If you are flying to Yellowknife specifically for aurora, do not build your whole trip around a single evening bus departure. That is the classic expensive mistake. The better play is a package that gives you multiple nights, then use a chase-style outing on one of them if you want the extra flexibility.
2. Choose Aurora Village or another fixed-site setup if comfort is your bottleneck
Some travelers are not losing confidence because they need a more adventurous tour. They are losing confidence because they know they will get cold, impatient, and miserable if the entire night is spent waiting outside next to a roadside stop. A fixed-site viewing setup is better for those travelers.
This is where a place like Aurora Village makes sense. You are paying for a more controlled aurora night: transport, heated or sheltered breaks, and less friction around the waiting. If you are traveling with parents, children, or a partner who wants the aurora but not a rough night outside, this is usually worth the premium.
3. Pick a hotel package when you want the least fragile first trip
For most readers, this is the sweet spot. Hotel packages are not glamorous, but they fix the actual planning problem. You get airport coordination, winter clothing in some cases, hotel pickup, and repeated viewing nights. That means fewer ways for the trip to go sideways.
The trick is to compare what the package is doing, not just what it is called. The strongest packages give you three viewing nights, straightforward transfers, and a sane hotel location. The weaker ones pad the price with generic daytime extras while leaving your aurora plan basically unchanged.
How many nights do you really need in Yellowknife?
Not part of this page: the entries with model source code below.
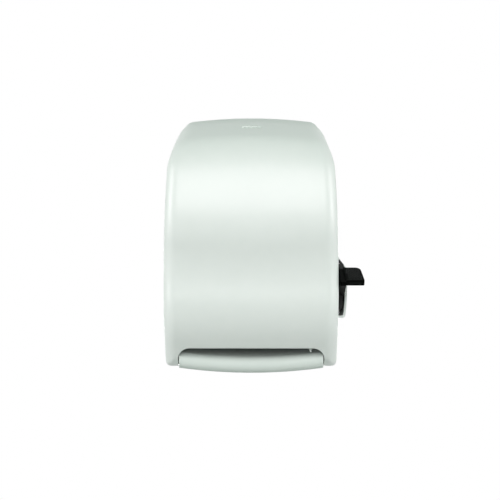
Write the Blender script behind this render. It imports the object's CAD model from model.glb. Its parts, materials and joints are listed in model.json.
import json
import math

import bmesh
import bpy
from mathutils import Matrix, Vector


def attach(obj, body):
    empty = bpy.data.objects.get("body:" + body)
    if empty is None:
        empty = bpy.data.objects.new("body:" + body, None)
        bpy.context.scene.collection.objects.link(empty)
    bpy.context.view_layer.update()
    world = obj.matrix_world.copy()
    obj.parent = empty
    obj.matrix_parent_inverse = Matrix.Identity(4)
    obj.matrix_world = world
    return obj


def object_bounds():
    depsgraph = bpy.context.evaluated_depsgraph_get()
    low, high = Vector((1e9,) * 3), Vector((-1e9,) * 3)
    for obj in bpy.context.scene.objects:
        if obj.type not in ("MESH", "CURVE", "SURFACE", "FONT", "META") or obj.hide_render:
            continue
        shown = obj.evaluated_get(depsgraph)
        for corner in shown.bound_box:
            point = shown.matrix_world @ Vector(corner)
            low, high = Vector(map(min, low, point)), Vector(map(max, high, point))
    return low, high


# Lever paper towel dispenser: finishes for the CAD solids, four fine pieces, camera and light.
# Places and sizes of forms are in millimetres, as in the CAD, and spot() turns them into metres.

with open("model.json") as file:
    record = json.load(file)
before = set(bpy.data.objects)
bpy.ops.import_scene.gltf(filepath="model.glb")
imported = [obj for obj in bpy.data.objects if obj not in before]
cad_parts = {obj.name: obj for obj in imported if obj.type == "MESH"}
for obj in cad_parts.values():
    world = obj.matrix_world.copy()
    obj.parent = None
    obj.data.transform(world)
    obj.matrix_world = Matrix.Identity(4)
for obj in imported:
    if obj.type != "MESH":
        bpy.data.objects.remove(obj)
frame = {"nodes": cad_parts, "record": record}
cad_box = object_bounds()
MM = 0.001
MIDDLE_DEPTH = 117.0        # halfway between the wall and the front


def spot(x, depth, height):
    """A point given in millimetres: right, forward from the wall, up."""
    return Vector((x * MM, -depth * MM, height * MM))


def add_object(name, data):
    """A new object, linked to the scene."""
    obj = bpy.data.objects.new(name, data)
    bpy.context.scene.collection.objects.link(obj)
    return obj


# Shader nodes

def grey(value):
    return (value, value, value, 1.0)


def set_sockets(tree, node, sockets):
    """Give a node's inputs their values, or link them to another node's outputs."""
    for key, value in sockets.items():
        if isinstance(value, bpy.types.NodeSocket):
            tree.links.new(value, node.inputs[key])
        else:
            node.inputs[key].default_value = value


def add_node(tree, kind, sockets=None, **settings):
    """A new shader node with its inputs and its settings."""
    node = tree.nodes.new("ShaderNode" + kind)
    for key, value in settings.items():
        setattr(node, key, value)
    set_sockets(tree, node, sockets or {})
    return node


def start_material(name):
    """A new material, its node tree and its Principled shader."""
    material = bpy.data.materials.new(name)
    material.use_nodes = True
    tree = material.node_tree
    return material, tree, tree.nodes["Principled BSDF"]


def two_tones(tree, pattern, dark, light, start=0.0, end=1.0):
    """A colour that goes from dark to light as a pattern's value goes from start to end."""
    node = add_node(tree, "ValToRGB", {"Fac": pattern})
    low, high = node.color_ramp.elements
    low.position, high.position = start, end
    low.color, high.color = (*dark, 1.0), (*light, 1.0)
    return node.outputs["Color"]


def uneven_gloss(tree, pattern, rough, spread, start=0.0, end=1.0):
    """A roughness that a pattern moves up and down by a share of itself."""
    node = add_node(tree, "MapRange", {"Value": pattern, "From Min": start, "From Max": end,
                                       "To Min": rough * (1 - spread), "To Max": rough * (1 + spread)})
    return node.outputs["Result"]


def relief(tree, pattern, depth):
    """A bump of the given depth in metres."""
    node = add_node(tree, "Bump", {"Height": pattern, "Strength": 1.0, "Distance": depth})
    return node.outputs["Normal"]


# Materials

def plastic(name, light, dark, rough, grain, grain_depth, patch=0.03, coat=0.0, sheen=0.0, shine=0.5):
    """Moulded plastic: faint colour patches, a fine grain and uneven gloss.

    The sizes of the grain and the patches and the depth of the grain are in metres.
    """
    material, tree, shader = start_material(name)
    place = add_node(tree, "TexCoord").outputs["Object"]
    cloud = add_node(tree, "TexNoise", {"Vector": place, "Scale": 1 / patch, "Detail": 3.0,
                                        "Roughness": 0.55}).outputs["Fac"]
    grains = add_node(tree, "TexNoise", {"Vector": place, "Scale": 1 / grain,
                                         "Detail": 2.0}).outputs["Fac"]
    set_sockets(tree, shader, {
        "Base Color": two_tones(tree, cloud, dark, light, start=0.3, end=0.7),
        "Roughness": uneven_gloss(tree, cloud, rough, spread=0.08, start=0.25, end=0.75),
        "Normal": relief(tree, grains, grain_depth),
        "Coat Weight": coat,
        "Coat Roughness": 0.12,
        "Sheen Weight": sheen,
        "Specular IOR Level": shine,
    })
    return material


def metal(name, base, rough):
    """Metal with fine scratches drawn along X."""
    line_scale = (60.0, 2600.0, 2600.0)     # long along X and fine across it
    line_depth, line_shade = 0.00001, 0.78
    material, tree, shader = start_material(name)
    place = add_node(tree, "TexCoord").outputs["Object"]
    stretched = add_node(tree, "Mapping", {"Vector": place, "Scale": line_scale}).outputs["Vector"]
    lines = add_node(tree, "TexNoise", {"Vector": stretched, "Scale": 1.0,
                                        "Detail": 4.0}).outputs["Fac"]
    set_sockets(tree, shader, {
        "Base Color": two_tones(tree, lines, [c * line_shade for c in base], base),
        "Roughness": uneven_gloss(tree, lines, rough, spread=0.3),
        "Normal": relief(tree, lines, line_depth),
        "Metallic": 1.0,
    })
    return material


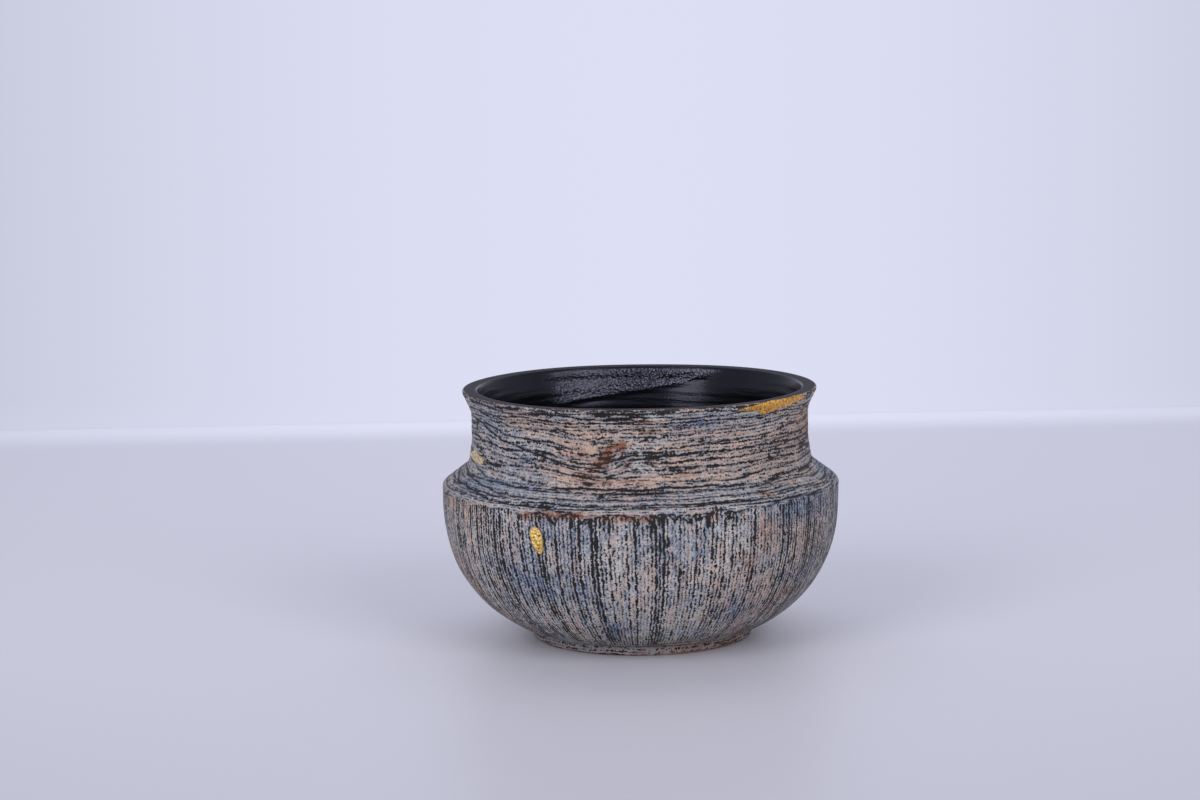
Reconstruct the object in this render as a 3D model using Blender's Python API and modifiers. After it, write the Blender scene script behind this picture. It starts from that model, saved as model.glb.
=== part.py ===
"""A thrown stoneware bowl with a combed outside and three chips filled with gold.

Metres, +Z up. The bowl stands on its foot ring with the origin in the middle of its underside.
Angles go round from -Y, which is the bowl's front, towards +X.
"""
import math

import bmesh
import bpy
import numpy as np

# Heights of the outside, counted up from the underside
FOOT_HEIGHT = 0.0038
BELLY_HEIGHT = 0.0512
EDGE_HEIGHT = 0.0019
SHOULDER_HEIGHT = 0.0072
NECK_WAIST_HEIGHT = 0.0090
NECK_HEIGHT = 0.0195
LIP_HEIGHT = 0.0080
LIP_EDGE_HEIGHT = 0.0016

# Radii of the outside
FOOT_RADIUS = 0.0403
BELLY_RADIUS = 0.0725
NECK_RADIUS = 0.0614
NECK_SPREAD = 0.0014
LIP_OVERHANG = 0.0030

# Thickness of the clay
WALL = 0.0050
LIP_WIDTH = 0.0054
FLOOR_THICKNESS = 0.0058
FOOT_RECESS = 0.0022
FOOT_RING_WIDTH = 0.0085
FOOT_UNDERCUT = 0.0008

# The belly is a superellipse, which would close this far below the underside
BELLY_CLOSES_BELOW = 0.0033
BELLY_POWER = 2.455
CAVITY_POWER = 2.3

# Radii of the rounded corners of the profile
EDGE_ROUND = 0.0046
NECK_BASE_ROUND = 0.0050
WAIST_ROUND = 0.0200
THROAT_ROUND = 0.0100
LIP_ROUND = 0.0009
LIP_EDGE_ROUND = 0.0012
FOOT_ROUND = 0.0007

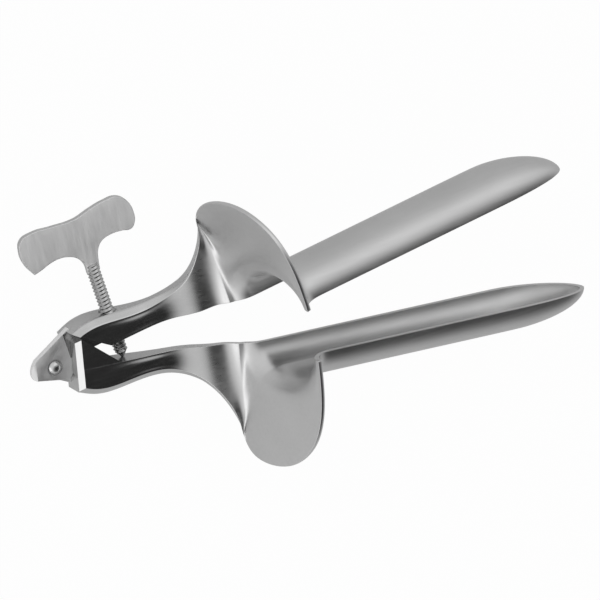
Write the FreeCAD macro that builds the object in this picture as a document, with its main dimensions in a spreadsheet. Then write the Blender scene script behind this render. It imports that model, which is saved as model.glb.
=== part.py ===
import FreeCAD, Part
import math
import os

import Sketcher

# Bivalve speculum, side hinged, stainless steel, millimetres.
# +Z is the rivet axis, +X runs from the rivet to the blade tips, +Y is the opening direction.
# Each valve is drawn in the closed position, with the mating plane at y = 0, and is then
# turned about the rivet by half of the opening.

SIZES = [
    ("half_opening", 6.85),
    ("mate_gap", 0.15),
    ("sheet_metal", 1.6),
    ("lumen_z", 37.7),
    ("blade_half_width", 13.5),
    ("blade_depth", 11.2),
    ("blade_end", 158.0),
    ("tip_length", 27.0),
    ("mouth_x", 68.0),
    ("lip_yaw", 18.0),
    ("mouth_roll", 8.6),
    ("lip_near_rim", 23.0),
    ("upper_lip_reach", 40.6),
    ("lower_lip_reach", 43.0),
    ("lip_far_rim", 19.6),
    ("lip_trim_depth", 14.0),
    ("arm_thick", 11.2),
    ("lug_thick", 2.55),
    ("lap_gap", 0.1),
    ("lug_radius", 7.4),
    ("lug_tip", 8.5),
    ("lower_lug_trim", 2.4),
    ("lap_clear", 0.3),
    ("shoulder_x", 6.5),
    ("block_corner_x", 8.6),
    ("seat_distance", 13.0),
    ("seat_angle", 51.35),
    ("seat_gap", 0.05),
    ("upper_inset", 0.6),
    ("lower_inset", 1.2),
    ("arm_hump", 11.6),
    ("arm_waist", 8.9),
    ("arm_bevel", 2.4),
    ("arm_flare", 34.0),
    ("block_chamfer", 1.8),
    ("lug_point_bevel", 1.1),
    ("screw_mouth", 0.7),
    ("rivet_shank", 3.2),
    ("rivet_head", 4.6),
    ("rivet_dome", 1.5),
    ("recess_diameter", 5.7),
    ("recess_depth", 0.8),
    ("running_gap", 0.05),
    ("screw_x", 24.5),
    ("screw_z", 5.6),
    ("screw_diameter", 4.9),
    ("thread_top", 24.5),
    ("head_diameter", 5.3),
    ("head_top", 29.5),
    ("slot_floor", 26.4),
    ("point_length", 2.0),
    ("point_base", 3.8),
    ("point_flat", 1.2),
    ("stem_diameter", 2.0),
    ("stem_length", 3.0),
    ("plate_thick", 2.0),
    ("plate_span", 42.6),
    ("plate_shift", 1.8),
    ("plate_height", 14.0),
    ("plate_top", 49.5),
]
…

If this is a once-in-a-long-time aurora trip, book at least four nights in Yellowknife and try to secure three dedicated viewing evenings. That is the point where the trip stops being a one-shot gamble and starts looking like a plan. If you only have three nights total, you can still do it, but do not waste one of those nights on an overloaded daytime schedule.
This is also why I would not recommend splitting Yellowknife with another northern base on the same short trip. Mobility sounds smart until it eats the exact thing that improves your odds, which is staying long enough for repeated clear-sky chances.
| Trip length | What it feels like | My verdict |
|---|---|---|
| 2 nights | A fast gamble with too much pressure on each evening | Only if Yellowknife is a stop inside a larger trip |
| 3 nights | Viable, but still tight | Good minimum if you can line up three viewing nights |
| 4 nights | Balanced, less frantic, easier to recover from one bad night | Best overall first-trip answer |
| 5 nights or more | Stronger odds and more relaxed pacing | Worth it if aurora is the main reason you are flying north |
What most travelers overpay for
- Too many daytime add-ons. Dogsledding and cultural tours can be great, but not if they crowd out rest before your night outings.
- A rental car they do not need. If the trip is aurora-first, operator pickup is usually the lower-stress answer.
- A premium hotel with no planning advantage. Spend the upgrade money on extra nights or stronger package structure instead.
- A single-night premium tour. Repeated attempts beat one fancy evening almost every time.
The smartest Yellowknife booking strategy
Book the flight, book a centrally practical hotel or hotel package, and lock in three viewing evenings before you worry about anything else. Once that backbone is set, add one or two daytime activities that actually interest you. Do not reverse that order.
If you want the one-sentence recommendation, here it is: for a first aurora-focused trip, choose a Yellowknife package with three viewing nights and hotel pickup, then add comfort or premium features only if they solve a real problem for you.